**Required work:** Set down exactly, please, each line from the one containing "Write the Blender Python" through the one containing "its own solid.", both lines included, and no other line.

**Data provided:**
= = = = =

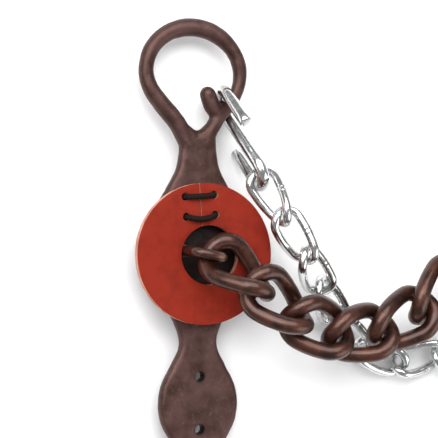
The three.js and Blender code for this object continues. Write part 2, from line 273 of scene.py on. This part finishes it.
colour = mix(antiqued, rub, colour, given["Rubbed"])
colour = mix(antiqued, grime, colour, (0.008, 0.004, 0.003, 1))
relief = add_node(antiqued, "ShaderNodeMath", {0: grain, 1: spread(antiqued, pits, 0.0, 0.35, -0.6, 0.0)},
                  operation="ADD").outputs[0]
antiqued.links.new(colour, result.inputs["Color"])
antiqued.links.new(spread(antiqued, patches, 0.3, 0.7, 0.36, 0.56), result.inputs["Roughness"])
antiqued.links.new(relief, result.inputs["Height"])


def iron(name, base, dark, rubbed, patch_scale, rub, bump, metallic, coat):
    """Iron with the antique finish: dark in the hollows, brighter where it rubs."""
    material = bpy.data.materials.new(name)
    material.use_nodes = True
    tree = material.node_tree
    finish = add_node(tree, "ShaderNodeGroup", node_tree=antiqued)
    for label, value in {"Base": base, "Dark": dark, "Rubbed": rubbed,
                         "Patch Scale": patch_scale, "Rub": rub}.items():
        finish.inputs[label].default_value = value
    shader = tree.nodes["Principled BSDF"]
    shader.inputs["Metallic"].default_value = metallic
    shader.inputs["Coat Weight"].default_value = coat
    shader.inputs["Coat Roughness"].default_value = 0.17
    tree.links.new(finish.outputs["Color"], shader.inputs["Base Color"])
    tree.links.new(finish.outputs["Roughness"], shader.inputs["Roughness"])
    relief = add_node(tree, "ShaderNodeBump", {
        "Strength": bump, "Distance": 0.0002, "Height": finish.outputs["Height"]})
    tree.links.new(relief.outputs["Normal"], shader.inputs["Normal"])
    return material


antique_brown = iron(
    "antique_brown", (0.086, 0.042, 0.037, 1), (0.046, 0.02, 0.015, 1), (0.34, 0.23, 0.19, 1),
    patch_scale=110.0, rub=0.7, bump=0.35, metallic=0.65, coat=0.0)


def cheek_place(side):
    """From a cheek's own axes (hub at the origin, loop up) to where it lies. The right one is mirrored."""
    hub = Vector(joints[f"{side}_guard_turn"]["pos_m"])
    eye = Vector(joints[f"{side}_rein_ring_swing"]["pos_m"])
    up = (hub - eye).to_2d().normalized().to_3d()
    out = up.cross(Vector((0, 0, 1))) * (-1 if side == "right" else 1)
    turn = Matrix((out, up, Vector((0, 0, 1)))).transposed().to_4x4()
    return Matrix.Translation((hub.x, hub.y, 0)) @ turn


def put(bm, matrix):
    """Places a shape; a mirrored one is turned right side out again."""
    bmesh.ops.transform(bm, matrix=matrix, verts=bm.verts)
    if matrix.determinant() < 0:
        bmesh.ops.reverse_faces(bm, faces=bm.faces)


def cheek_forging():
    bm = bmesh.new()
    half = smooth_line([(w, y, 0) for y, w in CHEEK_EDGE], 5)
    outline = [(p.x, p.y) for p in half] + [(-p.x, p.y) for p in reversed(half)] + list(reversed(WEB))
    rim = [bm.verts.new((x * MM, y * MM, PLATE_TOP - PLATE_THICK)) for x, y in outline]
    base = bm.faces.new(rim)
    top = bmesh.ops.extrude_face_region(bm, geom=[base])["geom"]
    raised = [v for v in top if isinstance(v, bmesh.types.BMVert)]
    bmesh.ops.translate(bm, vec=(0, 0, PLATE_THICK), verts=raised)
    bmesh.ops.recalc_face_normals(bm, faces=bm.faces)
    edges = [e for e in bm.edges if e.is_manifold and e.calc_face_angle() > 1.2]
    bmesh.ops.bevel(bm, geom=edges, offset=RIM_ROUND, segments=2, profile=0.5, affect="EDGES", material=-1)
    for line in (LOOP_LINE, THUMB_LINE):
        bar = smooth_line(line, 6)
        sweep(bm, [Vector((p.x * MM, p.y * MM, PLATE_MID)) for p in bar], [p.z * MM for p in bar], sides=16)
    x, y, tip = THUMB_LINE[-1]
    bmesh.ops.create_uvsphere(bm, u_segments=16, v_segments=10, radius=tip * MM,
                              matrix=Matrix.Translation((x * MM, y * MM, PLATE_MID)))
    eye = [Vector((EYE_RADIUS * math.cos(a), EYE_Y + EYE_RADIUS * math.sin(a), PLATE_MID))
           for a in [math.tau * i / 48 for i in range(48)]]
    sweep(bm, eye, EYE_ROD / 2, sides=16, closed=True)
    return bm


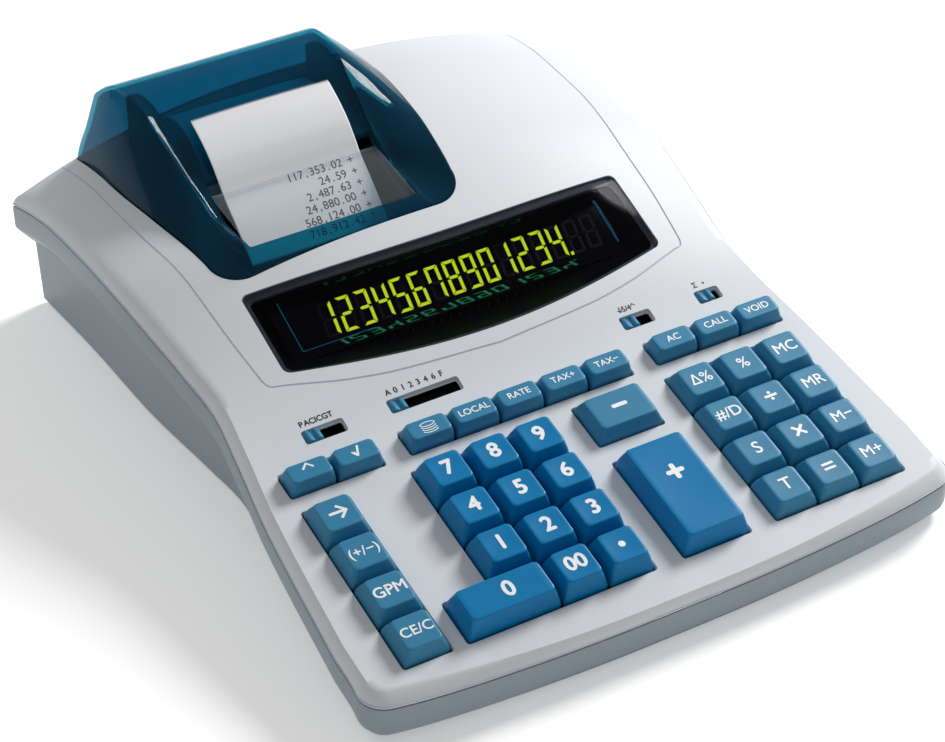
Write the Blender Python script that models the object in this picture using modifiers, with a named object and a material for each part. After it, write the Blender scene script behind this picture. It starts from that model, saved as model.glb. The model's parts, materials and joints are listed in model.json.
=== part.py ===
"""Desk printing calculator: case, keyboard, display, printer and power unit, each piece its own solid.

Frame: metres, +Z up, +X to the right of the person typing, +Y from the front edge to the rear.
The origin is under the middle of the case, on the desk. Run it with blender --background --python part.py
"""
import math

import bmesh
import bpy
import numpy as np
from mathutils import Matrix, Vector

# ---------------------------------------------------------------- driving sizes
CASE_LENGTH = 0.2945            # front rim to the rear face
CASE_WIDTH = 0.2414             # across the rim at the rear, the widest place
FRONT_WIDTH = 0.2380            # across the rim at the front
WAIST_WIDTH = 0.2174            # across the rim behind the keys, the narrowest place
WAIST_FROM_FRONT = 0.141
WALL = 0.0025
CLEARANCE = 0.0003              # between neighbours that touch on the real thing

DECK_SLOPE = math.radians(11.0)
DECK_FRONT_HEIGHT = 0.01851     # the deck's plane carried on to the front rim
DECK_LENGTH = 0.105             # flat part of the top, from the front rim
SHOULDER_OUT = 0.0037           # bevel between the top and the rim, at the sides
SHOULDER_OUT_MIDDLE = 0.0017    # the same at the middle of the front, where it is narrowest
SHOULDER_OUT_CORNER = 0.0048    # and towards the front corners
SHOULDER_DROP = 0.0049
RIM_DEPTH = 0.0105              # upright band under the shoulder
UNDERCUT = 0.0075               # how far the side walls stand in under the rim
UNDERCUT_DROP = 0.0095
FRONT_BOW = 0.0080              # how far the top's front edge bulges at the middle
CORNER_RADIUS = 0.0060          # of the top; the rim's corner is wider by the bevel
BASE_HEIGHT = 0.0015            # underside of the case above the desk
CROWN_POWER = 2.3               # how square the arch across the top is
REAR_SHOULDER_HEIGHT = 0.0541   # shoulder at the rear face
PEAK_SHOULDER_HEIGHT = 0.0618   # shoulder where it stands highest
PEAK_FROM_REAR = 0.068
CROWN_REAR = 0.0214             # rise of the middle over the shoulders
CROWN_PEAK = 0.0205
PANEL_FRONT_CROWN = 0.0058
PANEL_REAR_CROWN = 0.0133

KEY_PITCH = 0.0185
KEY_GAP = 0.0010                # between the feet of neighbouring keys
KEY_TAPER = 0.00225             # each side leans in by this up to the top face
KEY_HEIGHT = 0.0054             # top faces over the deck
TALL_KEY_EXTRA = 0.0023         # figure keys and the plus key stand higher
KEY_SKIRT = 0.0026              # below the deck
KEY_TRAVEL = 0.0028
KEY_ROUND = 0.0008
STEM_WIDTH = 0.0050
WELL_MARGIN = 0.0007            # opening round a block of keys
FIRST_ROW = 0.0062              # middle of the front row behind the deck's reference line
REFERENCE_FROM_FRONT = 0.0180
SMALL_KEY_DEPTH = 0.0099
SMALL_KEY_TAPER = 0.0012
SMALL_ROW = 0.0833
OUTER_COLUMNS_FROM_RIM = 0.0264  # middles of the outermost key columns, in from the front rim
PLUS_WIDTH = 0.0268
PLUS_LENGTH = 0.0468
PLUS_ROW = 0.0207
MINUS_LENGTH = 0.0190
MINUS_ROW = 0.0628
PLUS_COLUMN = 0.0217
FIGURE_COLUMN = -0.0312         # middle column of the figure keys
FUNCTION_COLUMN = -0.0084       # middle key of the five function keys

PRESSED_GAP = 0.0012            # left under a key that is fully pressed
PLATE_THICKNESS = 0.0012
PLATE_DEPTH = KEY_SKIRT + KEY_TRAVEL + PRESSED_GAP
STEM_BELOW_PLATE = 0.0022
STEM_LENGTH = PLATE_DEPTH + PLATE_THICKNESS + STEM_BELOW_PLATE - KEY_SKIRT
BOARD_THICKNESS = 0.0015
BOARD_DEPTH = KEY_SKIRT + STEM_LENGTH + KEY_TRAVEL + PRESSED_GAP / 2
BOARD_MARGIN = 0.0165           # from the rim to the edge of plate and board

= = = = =

**Output:**
Write the Blender Python script that models the object in this picture using modifiers, with a named object and a material for each part. After it, write the Blender scene script behind this picture. It starts from that model, saved as model.glb. The model's parts, materials and joints are listed in model.json.
=== part.py ===
"""Desk printing calculator: case, keyboard, display, printer and power unit, each piece its own solid.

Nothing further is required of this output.